Thanks again for the detailed clarification. You can probably tell I'm not a .Net coder. I do wonder if there's any good reason why Contains and IndexOf would have different default behaviours; it's almost as if they have different intended use-case scenarios, not just different functions. If not, is this a mis-feature? I note your reply to AC below; again helpful, but Micros~1's thinking philosophy here isn't 100% clear. It would seem helpful if they were consistent about handling default cultures and I can't see why they would need to have differences. This change maybe just a long belated effort to fix that oversight.
But the test in the article highlights that indexOf returns -1 even though the search string was included in the subject.
Just because it has a new-line before it, doesn't invalidate it as a string.
At least I now understand why string theory is so complicated though.
It's probably, in this case, down to whether your default comparison culture considers CR + LF to be indivisible. It's not an unreasonable thing to be defined as such, to be fair. Line endings in text files are notoriously variable. Some systems use CR + LF, some use just CR, others use just LF, some even use LF + CR. To treat the "newline" as indivisible (e.g. CRLF not CR + LF) would imply that, for instance, checking for the existence for "{LF}Bob" in the string "Alice{CRLF}and{CRLF}Bob" would not match, whilst "{CRLF}Bob" would, unless you specify the comparison culture where the searched string is essentially "Alice{CR}{LF}and{CR}{LF}Bob". The same rules about divisibility probably apply to things like diacritics (you woulnd't search for the acute accent on its own and expect to find a match in a string containing "é" for example).
The specification for string.Contains, where a comparison culture is not specified, says:
This method performs an ordinal (case-sensitive and culture-insensitive) comparison.
whereas, the documentation for string.IndexOf says:
This method performs a word (case-sensitive and culture-sensitive) search using the current culture. (my emphasis).
Whether it is right or not for it to be specified this way is another question, but you can't argue it isn't behaving according to spec!

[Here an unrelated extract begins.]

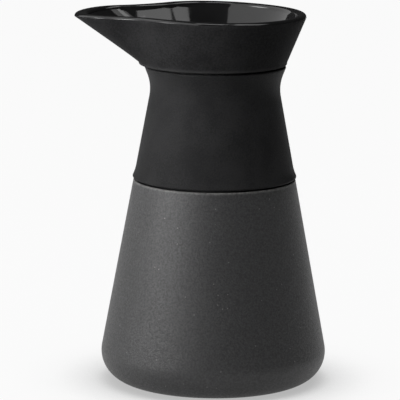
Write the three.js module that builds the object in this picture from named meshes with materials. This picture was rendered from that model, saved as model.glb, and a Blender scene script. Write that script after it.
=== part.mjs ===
// Milk jug: a slip-cast stoneware vessel with a silicone grip sleeve stretched round its waist.
// Units are millimetres and +Z is up. The origin is the middle of the flat underside.
// The spout points along -X.
import * as THREE from "three";

// Body: a steep cone that stands on a rounded foot
const bodyHeight = 85.4;
const bodyRadius = 47.1;
const shoulderRadius = 33.8;
const footRounding = 12.3;
const shoulderRounding = 0.5;

// Grip: the waist between the body's shoulder and the collar's foot, which the sleeve fills
const gripHeight = 49;
const gripTopRadius = 29.9;
const waistRounding = 17;

// Collar: the funnel above the grip, with a short upright land at its foot
const collarHeight = 20.6;
const collarFootRadius = 30.6;
const collarFootShift = 1;
const landHeight = 0.9;
const landRounding = 0.4;
const rimRadius = 37.6;
const lipRounding = 1.4;

// Spout: a blunt nose joined to the round rim by two hollow flanks
const spoutReach = 59.3;
const noseRadius = 20;
const flankRadius = 48;

// Stoneware walls
const bodyWall = 4.2;
const neckWall = 3.6;
const collarWall = 3.2;
const floorThickness = 5;
const floorRounding = 9;
const innerBlend = 9;

// Sleeve: how thick it is, how it sits in the grip, and the bead round its lower edge
const sleeveThickness = 2;
const sleeveClearance = 0.3;
const sleeveEndGap = 0.8;
const beadProud = 0.6;
const beadHeight = 5;
const sleeveRounding = 0.5;

// Steps that the round surfaces are divided into
const stepsRound = 72;
const footSteps = 6;
const edgeSteps = 3;
const waistSteps = 7;
const beadSteps = 4;

const shoulderZ = bodyHeight;
const collarZ = shoulderZ + gripHeight;
const rimZ = collarZ + collarHeight;
const landTopZ = collarZ + landHeight;
const lipRadius = Math.min(lipRounding, collarWall / 2);
const lipFootZ = rimZ - lipRadius;

// The cone's lean: the line from the shoulder that just touches the foot's rounding
const footCentre = new THREE.Vector2(bodyRadius - footRounding, footRounding);
const shoulderPoint = new THREE.Vector2(shoulderRadius, shoulderZ);
const footToShoulder = shoulderPoint.clone().sub(footCentre);
const coneLean = footToShoulder.angle() - Math.acos(footRounding / footToShoulder.length());
const coneNormal = new THREE.Vector2(Math.cos(coneLean), Math.sin(coneLean));

// The collar's lean, which the top of the grip already follows
const collarLean = Math.atan2(rimRadius - gripTopRadius, lipFootZ - collarZ);
const collarNormal = new THREE.Vector2(Math.cos(collarLean), -Math.sin(collarLean));
const gripTopPoint = new THREE.Vector2(gripTopRadius, collarZ);

// Where the point lies that is at a given distance from two lines, each a point and a normal
function pointBesideLines(pointA, normalA, distanceA, pointB, normalB, distanceB) {
  const reachA = pointA.dot(normalA) + distanceA;
  const reachB = pointB.dot(normalB) + distanceB;
  const across = normalA.cross(normalB);
  return new THREE.Vector2(
    (reachA * normalB.y - reachB * normalA.y) / across,
    (reachB * normalA.x - reachA * normalB.x) / across,
  );
}

const waistCentre = pointBesideLines(
  shoulderPoint, coneNormal, waistRounding,
  gripTopPoint, collarNormal, waistRounding,
);
const waistStartZ = waistCentre.y - waistRounding * coneNormal.y;
const waistEndZ = waistCentre.y - waistRounding * collarNormal.y;

function coneRadius(z) {
  return shoulderRadius - (z - shoulderZ) * Math.tan(coneLean);
}

// The outline that the grip shows: the cone carried on, the waist's arc, then the collar's lean
function gripRadius(z) {
  if (z <= waistStartZ) {
    return coneRadius(z);
  }
  if (z >= waistEndZ) {
    return gripTopRadius + (z - collarZ) * Math.tan(collarLean);
  }
  return waistCentre.x - Math.sqrt(waistRounding ** 2 - (z - waistCentre.y) ** 2);
}

// Plan of the rim, as a distance from the axis at an angle from the spout's direction
const noseCentre = spoutReach - noseRadius;
const flankCentre = rimRadius + flankRadius;
const noseToFlank = noseRadius + flankRadius;
const flankAlong = (flankCentre ** 2 - noseToFlank ** 2 + noseCentre ** 2) / (2 * noseCentre);
const flankAside = Math.sqrt(flankCentre ** 2 - flankAlong ** 2);
const flankAngle = Math.atan2(flankAside, flankAlong);
const noseShare = noseRadius / noseToFlank;
const noseEndAngle = Math.atan2(
  flankAside * noseShare,
  noseCentre + (flankAlong - noseCentre) * noseShare,
);

function rimPlan(angle) {
  if (angle <= noseEndAngle) {
    const aside = noseCentre * Math.sin(angle);
    return noseCentre * Math.cos(angle) + Math.sqrt(noseRadius ** 2 - aside ** 2);
  }
  if (angle < flankAngle) {
    const aside = flankCentre * Math.sin(flankAngle - angle);
    return flankCentre * Math.cos(flankAngle - angle) - Math.sqrt(flankRadius ** 2 - aside ** 2);
  }
  return rimRadius;
}

// Plan of the collar's foot, a circle moved a little towards the spout
function collarFootPlan(angle) {
  const aside = collarFootShift * Math.sin(angle);
  return collarFootShift * Math.cos(angle) + Math.sqrt(collarFootRadius ** 2 - aside ** 2);
}

// The wall of the collar, measured level: it is longer where the spout leans out further
function levelCollarWall(angle) {
  const lean = (rimPlan(angle) - collarFootPlan(angle)) / (lipFootZ - landTopZ);
  return collarWall * Math.hypot(1, lean);
}

// Angles from the spout's direction, folded so that both sides are alike
function angleFromSpout(step) {
  return Math.min(step, stepsRound - step) * 2 * Math.PI / stepsRound;
}

// A closed solid of rings from the middle of the underside to the middle of the floor
function ringSolid(undersideZ, rings, floorZ) {
  const positions = [0, 0, undersideZ];
  for (const ring of rings) {
    for (let step = 0; step < stepsRound; step += 1) {
      const turn = step * 2 * Math.PI / stepsRound;
      const radius = ring.plan(angleFromSpout(step));
      positions.push(-radius * Math.cos(turn), -radius * Math.sin(turn), ring.z);
    }
  }
  positions.push(0, 0, floorZ);
  const lastPoint = positions.length / 3 - 1;
  const indices = [];
  for (let step = 0; step < stepsRound; step += 1) {
    const here = 1 + step;
    const next = 1 + (step + 1) % stepsRound;
    indices.push(0, next, here);
    for (let low = 0; low < (rings.length - 1) * stepsRound; low += stepsRound) {
      const high = low + stepsRound;
      indices.push(low + here, low + next, high + here);
      indices.push(low + next, high + next, high + here);
    }
    const top = (rings.length - 1) * stepsRound;
    indices.push(top + here, top + next, lastPoint);
  }
  const geometry = new THREE.BufferGeometry();
  geometry.setAttribute("position", new THREE.Float32BufferAttribute(positions, 3));
  geometry.setIndex(indices);
  geometry.computeVertexNormals();
  return geometry;
}

function roundRing(radius, z) {
  return { z, plan: () => radius };
}

// Points along an arc, from one angle to another, both ends included
function arcPoints(centre, radius, from, to, steps) {
  const points = [];
  for (let step = 0; step <= steps; step += 1) {
    const angle = from + (to - from) * step / steps;
    const away = new THREE.Vector2(Math.cos(angle), Math.sin(angle)).multiplyScalar(radius);
    points.push(centre.clone().add(away));
  }
  return points;
}

// Heights from one level to another, both ends included
function levels(from, to, steps) {
  return Array.from({ length: steps + 1 }, (_, step) => from + (to - from) * step / steps);
}

// Heights at which the grip's outline is drawn between two limits, close together round the waist
function gripLevels(lowZ, highZ) {
  const waist = levels(waistStartZ, waistEndZ, waistSteps);
  return [lowZ, ...waist.filter((z) => z > lowZ && z < highZ), highZ];
}

// The stoneware outside, from the underside up to the collar's foot
function outsideRings() {
  const foot = arcPoints(footCentre, footRounding, -Math.PI / 2, coneLean, footSteps);
  const edgeCentre = pointBesideLines(
    shoulderPoint, coneNormal, -shoulderRounding,
    shoulderPoint, new THREE.Vector2(0, 1), -shoulderRounding,
  );
  const edge = arcPoints(edgeCentre, shoulderRounding, coneLean, Math.PI / 2, edgeSteps);
  const seatDepth = sleeveThickness + sleeveClearance;
  return [
    ...foot.map((point) => roundRing(point.x, point.y)),
    ...edge.map((point) => roundRing(point.x, point.y)),
    ...gripLevels(shoulderZ, collarZ).map((z) => roundRing(gripRadius(z) - seatDepth, z)),
  ];
}

// The collar outside: its foot, the upright land and the straight wall up to the lip
function collarRings() {
  const landTurns = levels(-Math.PI / 2, 0, edgeSteps);
  const footEdge = landTurns.map((turn) => ({
    z: collarZ + landRounding * (1 + Math.sin(turn)),
    plan: (angle) => collarFootPlan(angle) - landRounding * (1 - Math.cos(turn)),
  }));
  return [
    ...footEdge,
    { z: landTopZ, plan: collarFootPlan },
  ];
}

// The lip: a rounded outer edge, a narrow flat top and a rounded inner edge
function lipRings() {
  const outerTurns = levels(0, Math.PI / 2, edgeSteps);
  const outer = outerTurns.map((turn) => ({
    z: lipFootZ + lipRadius * Math.sin(turn),
    plan: (angle) => rimPlan(angle) - lipRadius * (1 - Math.cos(turn)),
  }));
  const inner = outerTurns.reverse().map((turn) => ({
    z: lipFootZ + lipRadius * Math.sin(turn),
    plan: (angle) => rimPlan(angle) - levelCollarWall(angle) + lipRadius * (1 - Math.cos(turn)),
  }));
  return [...outer, ...inner];
}

// The inside, from the throat under the collar down through the neck and body to the floor
function insideRings() {
  const neckDepth = sleeveThickness + sleeveClearance + neckWall;
  const throatRadius = gripRadius(collarZ) - neckDepth;
  const blendTopZ = shoulderZ + innerBlend;
  const blendFootZ = shoulderZ - innerBlend;
  const neckLevels = gripLevels(blendTopZ, collarZ).reverse();
  const innerWall = bodyWall / Math.cos(coneLean);
  const floorPoint = new THREE.Vector2(0, floorThickness);
  const cornerCentre = pointBesideLines(
    shoulderPoint, coneNormal, -bodyWall - floorRounding,
    floorPoint, new THREE.Vector2(0, 1), floorRounding,
  );
  const corner = arcPoints(cornerCentre, floorRounding, coneLean, -Math.PI / 2, footSteps);
  return [
    roundRing(throatRadius, landTopZ),
    ...neckLevels.map((z) => roundRing(gripRadius(z) - neckDepth, z)),
    roundRing(coneRadius(blendFootZ) - innerWall, blendFootZ),
    ...corner.map((point) => roundRing(point.x, point.y)),
  ];
}

function makeVessel() {
  const rings = [...outsideRings(), ...collarRings(), ...lipRings(), ...insideRings()];
  const material = new THREE.MeshStandardMaterial({
    color: "#3d3d3f",
    roughness: 0.85,
    metalness: 0,
  });
  const mesh = new THREE.Mesh(ringSolid(0, rings, floorThickness), material);
  mesh.name = "stoneware_vessel";
  return mesh;
}

// The sleeve's outer face: the grip's outline, and the bead that swells towards the lower edge
function sleeveRadius(z, footZ) {
  const share = Math.min(1, Math.max(0, (z - footZ) / beadHeight));
  return gripRadius(z) + beadProud * (1 - share) ** 2;
}

function makeSleeve() {
  const footZ = shoulderZ + sleeveEndGap;
  const topZ = collarZ - sleeveEndGap;
  const outerLevels = [
    ...levels(footZ + sleeveRounding, footZ + beadHeight, beadSteps).slice(0, -1),
    ...gripLevels(footZ + beadHeight, topZ - sleeveRounding),
  ];
  const innerLevels = gripLevels(footZ, topZ).reverse();
  const footCorner = sleeveRadius(footZ + sleeveRounding, footZ) - sleeveRounding;
  const topCorner = gripRadius(topZ - sleeveRounding) - sleeveRounding;
  const footArc = arcPoints(
    new THREE.Vector2(footCorner, footZ + sleeveRounding),
    sleeveRounding, -Math.PI / 2, 0, edgeSteps,
  );
  const topArc = arcPoints(
    new THREE.Vector2(topCorner, topZ - sleeveRounding),
    sleeveRounding, 0, Math.PI / 2, edgeSteps,
  );
  const profile = [
    ...footArc.slice(0, -1),
    ...outerLevels.map((z) => new THREE.Vector2(sleeveRadius(z, footZ), z)),
    ...topArc.slice(1),
    ...innerLevels.map((z) => new THREE.Vector2(gripRadius(z) - sleeveThickness, z)),
  ];
  profile.push(profile[0].clone());
  const geometry = new THREE.LatheGeometry(profile, stepsRound);
  geometry.rotateX(Math.PI / 2);
  const material = new THREE.MeshStandardMaterial({
    color: "#242527",
    roughness: 0.7,
    metalness: 0,
  });
  const mesh = new THREE.Mesh(geometry, material);
  mesh.name = "grip_sleeve";
  return mesh;
}

const milkJug = new THREE.Group();
milkJug.add(makeVessel(), makeSleeve());

export default milkJug;
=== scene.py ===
# Milk jug: a black stoneware jug with a gloss-glazed inside, and a silicone grip sleeve round its waist.
# Everything is in metres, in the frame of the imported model: +Z up, spout along -X.
import math
import bmesh
import bpy
import numpy as np
from mathutils import Matrix, Quaternion, Vector


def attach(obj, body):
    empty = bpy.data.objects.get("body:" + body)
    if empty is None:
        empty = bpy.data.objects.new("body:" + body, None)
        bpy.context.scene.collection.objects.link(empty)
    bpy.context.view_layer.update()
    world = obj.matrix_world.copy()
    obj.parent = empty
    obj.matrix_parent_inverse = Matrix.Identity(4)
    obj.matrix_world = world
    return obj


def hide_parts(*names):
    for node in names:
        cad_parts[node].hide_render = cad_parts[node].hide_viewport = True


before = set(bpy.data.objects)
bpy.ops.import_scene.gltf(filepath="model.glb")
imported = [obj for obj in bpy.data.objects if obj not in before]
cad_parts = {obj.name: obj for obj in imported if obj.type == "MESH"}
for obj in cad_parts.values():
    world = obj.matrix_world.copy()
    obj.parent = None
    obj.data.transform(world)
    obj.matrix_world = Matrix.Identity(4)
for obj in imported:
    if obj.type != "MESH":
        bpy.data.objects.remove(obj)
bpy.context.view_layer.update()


# Stoneware vessel: body, waist, collar and spout are slip-cast in one piece of black clay.
# The body's outside is bare, dry and finely speckled, and a smoother black slip covers the waist
# and the collar. The inside is glazed a glossy black that ends in a wiped line round the lip.
body_height = 0.0854
body_radius = 0.0471
shoulder_radius = 0.0338
foot_rounding = 0.0123
shoulder_rounding = 0.0005
grip_height = 0.0485
grip_top_radius = 0.0299
waist_rounding = 0.017
collar_height = 0.0211
collar_foot_radius = 0.0308
collar_foot_shift = 0.001
land_height = 0.0009
land_rounding = 0.0004
rim_radius = 0.0376
lip_rounding = 0.0014
spout_reach = 0.0588
nose_radius = 0.020
flank_radius = 0.048
body_wall = 0.0042
neck_wall = 0.0036
collar_wall = 0.0032
floor_thickness = 0.005
floor_rounding = 0.009
inner_blend = 0.009
sleeve_seat = 0.0023
rim_swell = 0.0008
swell_angle = math.radians(64)
swell_spread = math.radians(40)
tip_dip = 0.0006
tip_spread = math.radians(16)
glaze_edge_rise = 0.0003

collar_z = body_height + grip_height
rim_z = collar_z + collar_height
land_top_z = collar_z + land_height
lip_foot_z = rim_z - lip_rounding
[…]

{CR} and {LF} are not a culture issue, but a platform (System) issue (iOS, Linux, Windows, ...), as you say yourself.
A search should not fail to find "\nBob" in a string "Alice\r\nBob" for any culture chosen. Culture can't (shouldn't) define whether it is {CR}{LF} or {CRLF}
I can't imagine any (modern) culture which wouldn't want to achieve the same thing with {CR}{LF} as with just {LF}.
The days of separate actuators on the typewriter are long gone. While technically the CRLF combo is correct (we want to both home the carriage and feed the paper through by one line), those functions have been combined into the "Enter" key so 1 byte should be enough to infer meaning.

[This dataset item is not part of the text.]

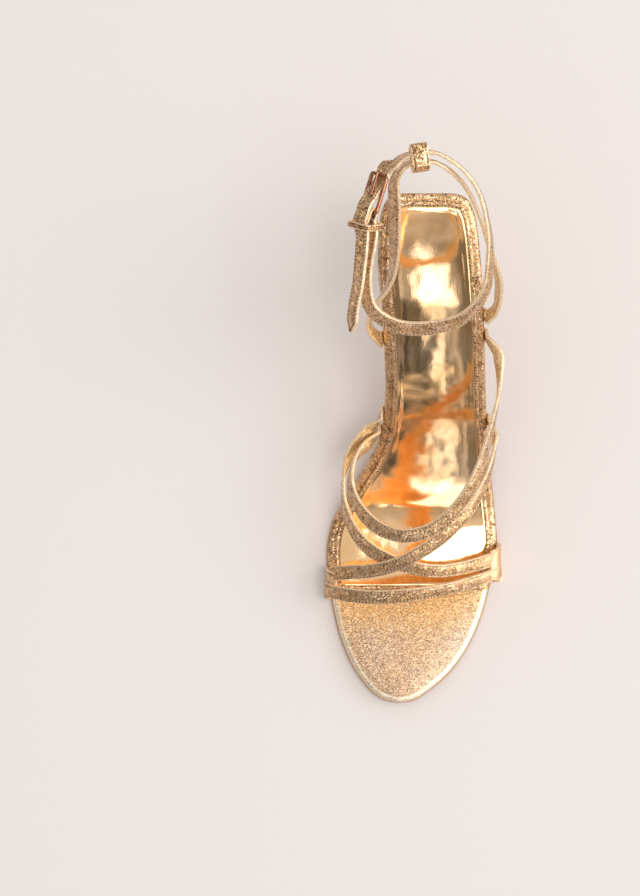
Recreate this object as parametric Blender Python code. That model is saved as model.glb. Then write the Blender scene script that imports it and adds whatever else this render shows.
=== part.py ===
"""Strappy high-heeled sandal for the left foot, fastened, as an assembly of its maker's pieces.

Metres, +Z up. The origin is on the floor under the ball of the foot. The toe points to -Y, the heel to +Y,
the inner side of the foot to -X and the outer side to +X. Tables give places as shares of the named sizes.
"""

import math

import bmesh
import bpy
import numpy as np

LENGTH = 0.231  # toe tip to back of the seat, measured level
BALL_AT = 0.30  # where the ball lies, as a share of LENGTH from the toe tip
BALL_WIDTH = 0.080
HEEL_HEIGHT = 0.095  # floor to the top of the board at its back
TOE_SPRING = 0.003
INSTEP = 0.050  # unit for heights of the front straps above the board
COLLAR = 0.060  # seat to ankle ring
ANKLE_REACH = 0.036  # half depth of the ankle ring
ANKLE_AT = 0.887  # ankle's upright axis, as a share of LENGTH from the toe tip

OUTSOLE = 0.0030
OUTSOLE_PROUD = 0.0007  # how far the outsole stands out beyond the board at the toe
OUTSOLE_SHY = 0.0008  # how far it stays inside the board at the waist
BOARD = 0.0035
BOARD_EDGE = 0.0014  # radius of the board's upper edge
BOARD_ARRIS = 0.0005  # softening of the board's lower edge
SOLE_EDGE = 0.0006  # softening of the outsole's edges
SOCK = 0.0015
SOCK_ARRIS = 0.0003  # softening of the sock's edges
SOCK_CROWN = 0.0009  # how much the padding rises in the middle
SOCK_INSET = 0.0033
SOCK_FROM = 0.2155  # front edge of the sock, as a share of LENGTH
BREAST_AT = 0.80  # front of the heel
HEEL_TIP_FORWARD = 0.018  # centre of the heel's tip, from the back of the seat
TIP_WIDTH = 0.0095
TIP_DEPTH = 0.0100
TIP_SQUARENESS = 3.2  # 2 would be round
TOP_PIECE_ARRIS = 0.0006
HEEL_SHY = 0.0004  # how far the heel's top stays inside the board's edge
BREAST_GAP = 0.0016  # room between the outsole's end and the heel
TOP_PIECE = 0.0060

STRAP = 0.0016
STRAP_WIDTH = 0.0068
STRAP_END = 0.0010  # thickness of a strap's end where it is pared to go under the board
TUCK_IN = 0.0065  # how far an end goes in under the board
INNER_BAND = 0.0160  # width of the joined end of the toe straps on the inner side
OUTER_BAND = 0.0185
JOIN_TAPER = 0.72  # a joined end's upper width, as a share of its lower width
BURIED = 0.0011  # thickness of a strap's end inside a joined end
POINT_LENGTH = 0.0048  # length of the free end's point
POINT_TIP = 0.0020  # width of its blunt tip
CLEARANCE = 0.0003

FRAME_LENGTH = 0.0170
FRAME_WIRE = 0.0014
FRAME_THICK = 0.0016
FRAME_CORNER = 0.0014
PRONG_PAST = 0.0010  # how far the pin reaches past the frame's far side
PRONG = 0.0012
HOLE = 0.0016
HOLE_STEP = 0.0065
HOLES = 5
FIRST_HOLE = 0.0125  # from the free end's tip
LOOP_WIDTH = 0.0028
LOOP_WALL = 0.0010
KEEPER_WIDTH = 0.0073
KEEPER_WALL = 0.0012
KEEPER_SLACK = 0.0003  # how far the keeper stands off behind the ring
KEEPER_ASIDE = -0.0044  # keeper's middle, from the shoe's middle line
LOOP_AHEAD = 0.0072  # narrow loop's middle, from the buckle's bar

STACK = OUTSOLE + CLEARANCE + BOARD

# along, rise, spring: the board's top line, as shares of LENGTH, of the climb to the seat and of TOE_SPRING
PROFILE = [
    (0.00, 0.000, 1.00),
    (0.10, 0.000, 0.33),
    (0.20, 0.000, 0.00),
    (0.35, 0.000, 0.00),
    (0.40, 0.018, 0.00),
    (0.44, 0.062, 0.00),
    (0.50, 0.158, 0.00),
    (0.56, 0.286, 0.00),
    (0.62, 0.427, 0.00),
    (0.68, 0.569, 0.00),
    (0.74, 0.700, 0.00),
    (0.80, 0.813, 0.00),
    (0.86, 0.892, 0.00),
    (0.92, 0.949, 0.00),
    (1.00, 1.000, 0.00),
]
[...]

Unless you're saying that the {CR} portion should home the carriage at the other end for RTL cultures? In which case they're clearly separate operations and in that case should be treated as such.

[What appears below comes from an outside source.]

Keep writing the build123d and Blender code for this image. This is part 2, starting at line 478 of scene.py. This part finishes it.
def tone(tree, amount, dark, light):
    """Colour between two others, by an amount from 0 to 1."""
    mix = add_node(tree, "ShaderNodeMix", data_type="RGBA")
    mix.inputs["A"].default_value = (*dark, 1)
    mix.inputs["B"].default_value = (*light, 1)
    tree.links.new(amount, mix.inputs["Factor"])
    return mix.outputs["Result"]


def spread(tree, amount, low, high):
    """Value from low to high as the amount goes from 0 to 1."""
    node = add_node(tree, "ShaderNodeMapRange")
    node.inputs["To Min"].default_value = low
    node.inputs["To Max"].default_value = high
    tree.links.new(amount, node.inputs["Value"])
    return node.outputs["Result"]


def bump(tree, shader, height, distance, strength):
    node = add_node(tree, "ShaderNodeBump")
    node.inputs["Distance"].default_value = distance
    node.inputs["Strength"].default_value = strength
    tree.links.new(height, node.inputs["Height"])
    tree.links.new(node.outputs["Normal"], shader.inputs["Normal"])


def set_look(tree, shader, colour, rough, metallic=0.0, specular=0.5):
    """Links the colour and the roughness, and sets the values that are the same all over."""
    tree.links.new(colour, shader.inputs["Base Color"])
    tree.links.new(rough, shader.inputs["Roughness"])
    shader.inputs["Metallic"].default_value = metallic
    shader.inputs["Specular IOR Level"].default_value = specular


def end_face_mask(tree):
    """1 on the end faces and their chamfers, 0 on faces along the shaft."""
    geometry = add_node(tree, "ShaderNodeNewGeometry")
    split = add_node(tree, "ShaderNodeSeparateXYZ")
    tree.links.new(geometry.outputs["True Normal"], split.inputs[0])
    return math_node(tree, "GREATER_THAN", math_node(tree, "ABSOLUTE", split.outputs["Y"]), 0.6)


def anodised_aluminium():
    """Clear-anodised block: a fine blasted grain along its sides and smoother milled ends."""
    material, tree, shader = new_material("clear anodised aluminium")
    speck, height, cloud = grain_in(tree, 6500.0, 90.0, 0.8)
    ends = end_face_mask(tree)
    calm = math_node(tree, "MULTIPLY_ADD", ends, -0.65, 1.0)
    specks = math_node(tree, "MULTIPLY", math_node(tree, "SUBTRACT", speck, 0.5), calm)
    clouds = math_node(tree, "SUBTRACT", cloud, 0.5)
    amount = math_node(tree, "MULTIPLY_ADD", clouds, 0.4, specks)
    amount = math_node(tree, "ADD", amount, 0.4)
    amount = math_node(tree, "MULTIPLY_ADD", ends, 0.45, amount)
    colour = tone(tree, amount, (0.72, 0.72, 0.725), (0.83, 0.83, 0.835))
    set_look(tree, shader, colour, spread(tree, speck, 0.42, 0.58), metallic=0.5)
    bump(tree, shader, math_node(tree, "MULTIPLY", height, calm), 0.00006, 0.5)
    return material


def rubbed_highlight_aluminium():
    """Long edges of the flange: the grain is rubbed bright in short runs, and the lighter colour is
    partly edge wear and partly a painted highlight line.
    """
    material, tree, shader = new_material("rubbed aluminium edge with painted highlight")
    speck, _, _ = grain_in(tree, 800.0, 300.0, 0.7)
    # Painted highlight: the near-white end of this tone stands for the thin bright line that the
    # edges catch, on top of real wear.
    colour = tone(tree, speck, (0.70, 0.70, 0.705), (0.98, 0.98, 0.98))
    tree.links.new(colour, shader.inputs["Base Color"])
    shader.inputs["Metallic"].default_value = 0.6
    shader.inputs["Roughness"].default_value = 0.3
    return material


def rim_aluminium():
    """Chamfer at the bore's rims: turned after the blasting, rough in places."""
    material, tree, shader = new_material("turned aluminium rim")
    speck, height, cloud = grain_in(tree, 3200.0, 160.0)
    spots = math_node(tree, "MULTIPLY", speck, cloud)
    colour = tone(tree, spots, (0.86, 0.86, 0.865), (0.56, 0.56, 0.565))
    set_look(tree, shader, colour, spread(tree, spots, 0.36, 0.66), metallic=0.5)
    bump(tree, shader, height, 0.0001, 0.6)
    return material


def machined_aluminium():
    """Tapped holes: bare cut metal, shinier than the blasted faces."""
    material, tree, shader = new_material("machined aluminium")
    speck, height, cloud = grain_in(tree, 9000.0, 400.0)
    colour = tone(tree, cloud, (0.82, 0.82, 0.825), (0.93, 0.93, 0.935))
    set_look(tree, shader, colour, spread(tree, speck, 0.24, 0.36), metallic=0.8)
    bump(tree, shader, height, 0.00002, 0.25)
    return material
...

CRLF vs LF vs LFCR - let the religious wars being.
Heretic here - I think C/LF is spot-on-right semantically, Un*x / MacOS is wrong. Horrible admission, but there we go. Maybe because once upon a time I use a real mechanical type-writer where CR and LF were different physical actions, as replicated in VT{52,1xx} and thereby into history..
Icon because, well, DOS^h^h^h Windows got it right IMO
CRLF is correct ... for a TTy.
Sadly, TTy/VT is lowest common denominator ergo CRLF is corrrect regardless of 1-bye (semantic) excess. Seems a bit ironic to refer to {CR}/{LF} as "clearly seperate operations" that should be treated as such for RTL, which is reason they're separate operations^h^h^h TTy codes in Windows.
Speaking as an old fart who *used* mechanical typewriters, MS got this one right. CR and LF are different. VTxxx mimics the mechanical operation, ipso facto *either* CR/LF or LF/CR are just fine but merely LF is not. Oh, and please remember line-oriented hard-copy output, e.g. DM printer* .... I know, it's archaic, but it still *works* and some of us don't like wasting money on shiny)
* Citizen 120D - amazingly robust kit
Truer words, etc. Not for nothing does the second I in ASCII stand for Interchange. Code Pages were display oriented. Unicode has at tried to deal with lexical ordering and code point equality (not always successfully, mind you; there's a fair bit of early unfortunate decision making that still bites). Composed vs. uncomposed, for example. Multiple semantically equivalent CPs.
I suspect and hope that this functionality is used more for fuzzy logic than anything business critical. For example, if a feedback form contains the word 'complain' it gets routed automatically to /dev/null the complaints department, whereas if it contains the word 'fabulous' it goes to marketing.
I see this all the time, especially from MSFT!!!
An API call should NEVER change its behavior. If you want to change how it behaves in order to enhance features etc... then give it a different name !!!
And don't get me started on Python 2 vs Python 3 !!!!
Indeed. If you're writing code, and need to do a string operation, do you want to have to go and look up which version of the built-in function you should be using?
It's a bit naughty of MS to change the behaviour of an existing function, yes, but languages evolve, and with C#, changes aren't made on a whim, but usually as a result of feedback from the community and a fair amount of debate.
IBM managed to have some APIs change behaviour on the AS/400 without breaking existing code. They did so by adding some optional parameters. If those parameters weren't used or contained default values, the behaviour remained exactly like it was before, thus not breaking existing code. If those parameters were used with non-default values (so new code), the behaviour differed in completely predictable and consistent ways.
This isn't the first time (and won't be the last time) that string comparisons cause bugs. You have to read the documentation really carefully... otherwise you'll just be getting confused about which whitespace character matches which other one, etc.
...or just restrict your strings to ASCII and the language to English. That works too.